Sunday, July 12, 2009

1939 The Greatest Year For Movies

Ty Burr writes in The Boston Globe The unrivaled year for moviemaking: 1939 "Yet 1939 trumps them all, and only partly on the extraordinary quality of the movies themselves. Rather, the year marked the peak of the Hollywood studio system - a factory in the paradoxical business of mass-producing individual dreams."

2 comments:

Megs said...

I read that article and actually wondered as reading, 'how many of the 1939 movies has Howard seen' and also 'does Howard agree' ... soooo....?

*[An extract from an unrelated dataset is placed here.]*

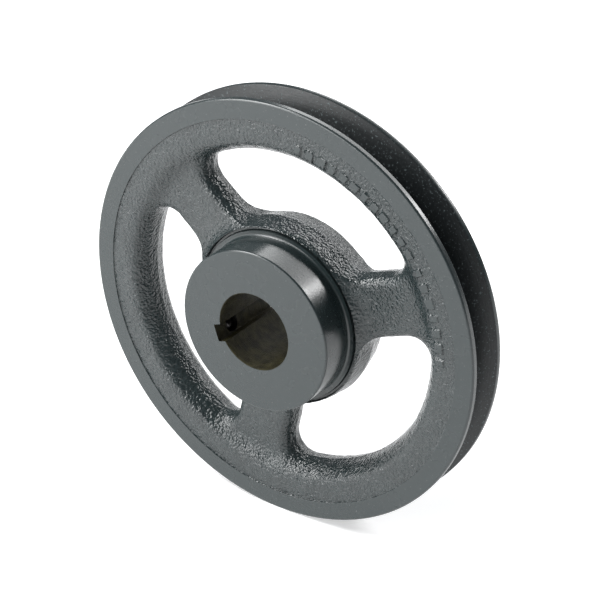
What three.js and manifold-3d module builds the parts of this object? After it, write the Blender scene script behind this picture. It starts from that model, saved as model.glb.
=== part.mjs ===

And, you need to create a rating system or something so us non-movie people can keep up

Howard said...

Of what's mentioned in the article I've seen 11, all are worth seeing. Assuming everyone has seen Gone with the Wind and Wizard of Oz, Ninotchka is my next fav:
Goodbye Mr. Chips
Gone With the Wind
Gunga Din
Mr. Smith Goes to Washington
Ninotchka
Only Angels Have Wings
Stagecoach
The Hunchback of Notre Dame
The Wizard of Oz
Wuthering Heights
Young Mr. Lincoln

I haven't seen the following though I just recorded The Women on TiVo last week and will get to it soon:
Dark Victory
Destry Rides Again
Each Dawn I Die
Golden Boy
Intermezzo
Juarez
Love Affair
Midnight
The Old Maid
The Private Lives of Elizabeth and Essex
The Roaring Twenties
The Women

Looking at the oscar nominated films there are a lot more worth seeing including:
Beau Geste
Of Mice and Men
Drums Along the Mohawk
The Four Feathers
The Mikado
The Rains Came

I've been keeping a spreadsheet of every film I've seen this year, so I'll have lots of data to provide when the year is over about what I've seen.